Let’s Bring the (Soon to Be Former) Oakland A’s to Downtown Dallas

| 4 days ago

Yesterday, the Oakland A’s announced that they will start exploring relocating to a new city, with the blessing of Major League Baseball. Today, coincidentally (or maybe not???), I am wearing a baseball cap. It is a Mavericks cap, but still. In any event, that means I am in the right headspace [broad wink to camera] to make this argument:

Dallas should make an offer to bring the A’s to a new stadium in downtown Dallas.

I can’t find the issue, and I don’t think it ran online, but a few years ago we pitched the idea of Dallas bringing a National League team to town. Specifically, to the site of the former Reunion Arena, still unoccupied at this time. It is an even better spot for a stadium now, accessible by train and trolley and truck (or car—just wanted to hit the alliteration), and certainly walkable. In terms of pedestrians, it’s not quite as great as it would have been when the city kicked the tires on trying to lure the Rangers to the Farmers Market in the early 1990s. But I can tell you, as someone well familiar with walking around this city, it’s eminently doable, if not 100-percent convenient. You’d get used to it.

But wait, Zac, you’re yelling to a screen, not thinking that only Amazon and the feds are listening. The Rangers are already here. OK, but are they really? Here? They’re in Arlington, and while it is known by some as “the Paris of I-30,” it is not Dallas. And Arlington has always had a chip on its shoulder about people thinking the Rangers (and Cowboys) belonged to Dallas. So, OK, fine, they can have the Rangers. (We will still keep our hold on the Cowboys, because we can. It’s pretty effortless.)

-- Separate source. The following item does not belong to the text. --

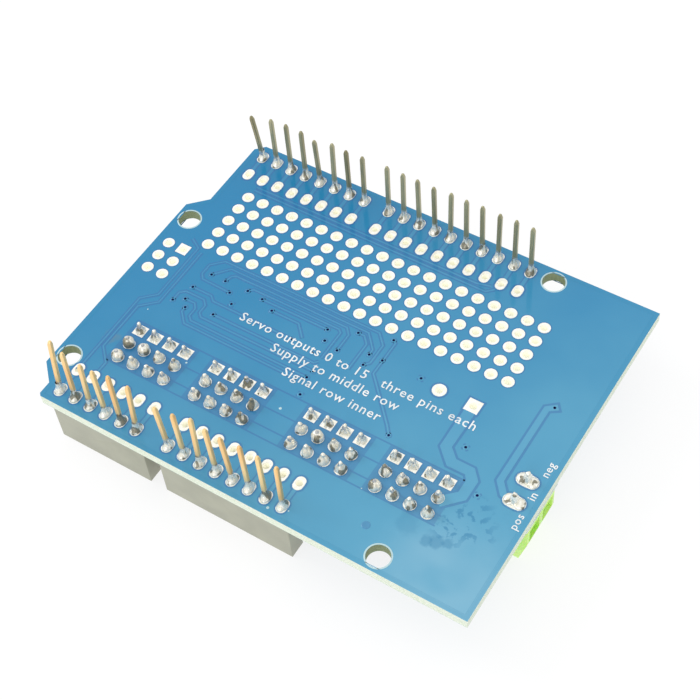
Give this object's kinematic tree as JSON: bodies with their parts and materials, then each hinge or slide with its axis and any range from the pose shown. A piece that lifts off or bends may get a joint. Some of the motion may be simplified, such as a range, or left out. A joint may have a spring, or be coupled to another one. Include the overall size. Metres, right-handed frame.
{
  "type": "servo driver board",
  "caption": "Stackable shield board that drives hobby servos from pin headers, with long-pin stacking headers, a screw terminal block, a prototyping grid and a reset button.",
  "frame": {"origin": "centre of the board's outline, on the plane of the stacking headers' mouths that the board lies on", "axes": "+X towards the edge with the screw terminal block, +Y towards the digital stacking headers, +Z out of the solder side; the component side faces down"},
  "size_m": [0.0678, 0.0526, 0.0194],
  "materials": {
    "board": "blue solder mask over glass-fibre laminate",
    "tin": "tinned copper",
    "solder": "bright solder",
    "gilt": "thin gold plate",
    "header_grey": "moulded",
    "strip_yellow": "moulded",
    "strip_red": "moulded",
    "strip_black": "moulded",
    "moulded_black": "moulded",
    "ceramic_tan": "fired ceramic",
    "white_plastic": "moulded",
    "lens": "tinted clear",
    "terminal_green": "moulded",
    "steel": "zinc plated",
    "brass": "nickel-washed brass"
  },
  "bodies": {
    "board": {"address_lands": "tin", "analog_header": "header_grey", "analog_header_contacts": "gilt", "button_base": "moulded_black", "button_cover": "steel", "button_dome": "steel", "button_leads": "tin", "capacitor_lands": "tin", "chip_capacitors": "ceramic_tan", "chip_part_ends": "tin", "chip_resistors": "moulded_black", "circuit_board": "board", "digital_header_high": "header_grey", "digital_header_high_contacts": "gilt", "digital_header_low": "header_grey", "digital_header_low_contacts": "gilt", "driver_chip": "moulded_black", "driver_chip_leads": "tin", "header_lands": "tin", "header_solder": "solder", "led_base": "white_plastic", "led_lens": "lens", "polarity_transistor": "moulded_black", "power_header": "header_grey", "power_header_contacts": "gilt", "programming_lands": "tin", "prototype_lands": "tin", "resistor_array_ends": "tin", "resistor_arrays": "moulded_black", "second_row_lands": "tin", "servo_ground_strip_1": "strip_black", "servo_ground_strip_2": "strip_black", "servo_ground_strip_3": "strip_black", "servo_ground_strip_4": "strip_black", "servo_lands": "tin", "servo_pins_1": "gilt", "servo_pins_2": "gilt", "servo_pins_3": "gilt", "servo_pins_4": "gilt", "servo_signal_strip_1": "strip_yellow", "servo_signal_strip_2": "strip_yellow", "servo_signal_strip_3": "strip_yellow", "servo_signal_strip_4": "strip_yellow", "servo_solder": "solder", "servo_supply_strip_1": "strip_red", "servo_supply_strip_2": "strip_red", "servo_supply_strip_3": "strip_red", "servo_supply_strip_4": "strip_red", "surface_lands": "tin", "terminal_contact_1": "tin", "terminal_contact_2": "tin", "terminal_housing": "terminal_green", "terminal_lands": "tin", "terminal_solder": "solder", "transistor_leads": "tin"},
    "terminal_screw_1": {"terminal_screw_1": "steel"},
    "terminal_screw_2": {"terminal_screw_2": "steel"},
    "terminal_clamp_1": {"terminal_clamp_1": "brass"},
    "terminal_clamp_2": {"terminal_clamp_2": "brass"},
    "reset_plunger": {"button_plunger": "moulded_black"}
  },
  "joints": [
    {"name": "terminal_screw_1_turn", "type": "hinge", "parent": "board", "child": "terminal_screw_1", "pos_m": [0.03091, -0.00919, 0.0035], "axis": [0, 0, 1], "range_deg": [0, 1260.1]},
    {"name": "terminal_screw_2_turn", "type": "hinge", "parent": "board", "child": "terminal_screw_2", "pos_m": [0.03091, -0.00569, 0.0035], "axis": [0, 0, 1], "range_deg": [0, 1260.1]},
    {"name": "terminal_clamp_1_rise", "type": "slide", "parent": "board", "child": "terminal_clamp_1", "axis": [0, 0, -1], "range_m": [0, 0.0014]},
    {"name": "terminal_clamp_2_rise", "type": "slide", "parent": "board", "child": "terminal_clamp_2", "axis": [0, 0, -1], "range_m": [0, 0.0014]},
    {"name": "reset_press", "type": "slide", "parent": "board", "child": "reset_plunger", "axis": [0, 0, 1], "range_m": [0, 0.00025], "stiffness_N_per_m": 4000, "springref_m": -0.00005, "deforming": ["button_dome"]}
  ],
  "couplings": [
    {"joint": "terminal_screw_1_turn", "follows": "terminal_clamp_1_rise", "rad_per_m": 15708},
    {"joint": "terminal_screw_2_turn", "follows": "terminal_clamp_2_rise", "rad_per_m": 15708}
  ]
}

I mean, what have the Rangers ever given us, but heartbreak? What is your best memory? Almost winning a couple of World Series a decade ago? Rougie Odor punching the soul out of that guy? Nothing we can’t leave behind. Imagine knocking off for the day—in this example you work downtown, obviously—and walking over to the ballpark for a few innings and a couple of beers? Pretty great.

I don’t need payment. Just a standing ovation during the seventh inning of every game by the Dallas A’s in perpetuity.